Have a look at this unit test in that other branch: https://github.com/djs55/cli/commit/81b67b23a1817257445b5583f6abb565dd58cb9b
I think the only way to have clients see the Unix behaviour on Windows is to either serialise calls with a lock(file) or handle the transient errors with a sleep/retry loop. In the current code clients will see transient "Access is Denied" if there is a concurrent read; if we use FILE_SHARE_DELETE
+ os.Unlink
+ os.Rename
instead then clients will see transient "File not found".

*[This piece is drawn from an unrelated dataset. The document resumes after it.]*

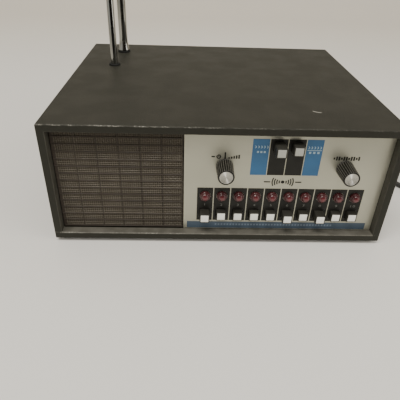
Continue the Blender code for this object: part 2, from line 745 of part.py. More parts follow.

IIUC, the general issue is (potentially silly comments ahead);
- this problem occurred when concurrent processes manipulate the context storage
- :point_up: this definitely is an issue in general; much of this code was written with the assumption that there's only a single, short-lived "cli" process, but it does not take concurrent instances into account
- :point_up: adding to this is the unfortunate situation where CLI plugins may also manipulate (or read) contexts. In this case "both" the parent process (the "CLI") and a plugin (say "buildx") could try to manipulate (or read) these locations on their own
- :point_up: for the above situation, we have some work to do, not just for that case, but also to prevent all plugins to have to re-implement the context-management logic; we've been contemplating the "main" CLI to act as a short-lived "daemon" (for the duration of the CLI), and expose a socket that plugins can connect to; this socket could provide an API (plugin asks CLI for context information, or to update/create/manipulate; same for things like
config
etc); Initial (very early/partial) building-blocks for this were added in @laurazard's PR for handling signals/termination; https://github.com/docker/cli/pull/4599, but no further work has been done (yet).
- I'm curious if this issue only happens when manipulating contexts, or also on concurrent read operations (two CLI instances running
docker context ls
in parallel)? - Having a "lock" file could definitely help here, but I also have some initial concerns;
- Should the CLI be able to run on a read-only filesystem? (I somewhat expect that to be an option); in that case we may need handling to prevent "failing to write lock-file" from causing a failiure (we could fallback to old behavior, and just go ahead)
- What's the risk of lock-files being left behind, and rendering the CLI broken?
- As we now need to write a lock-file for any operation (including "show context", "list contexts"); what's the additional overhead? (Assuming read operations to be a lot more common than write)
- Could we use the metadata-files themselves as "lock"? i.e. keep a lock on the file when starting a write-operation? (I guess this may be partially your comment on "retry")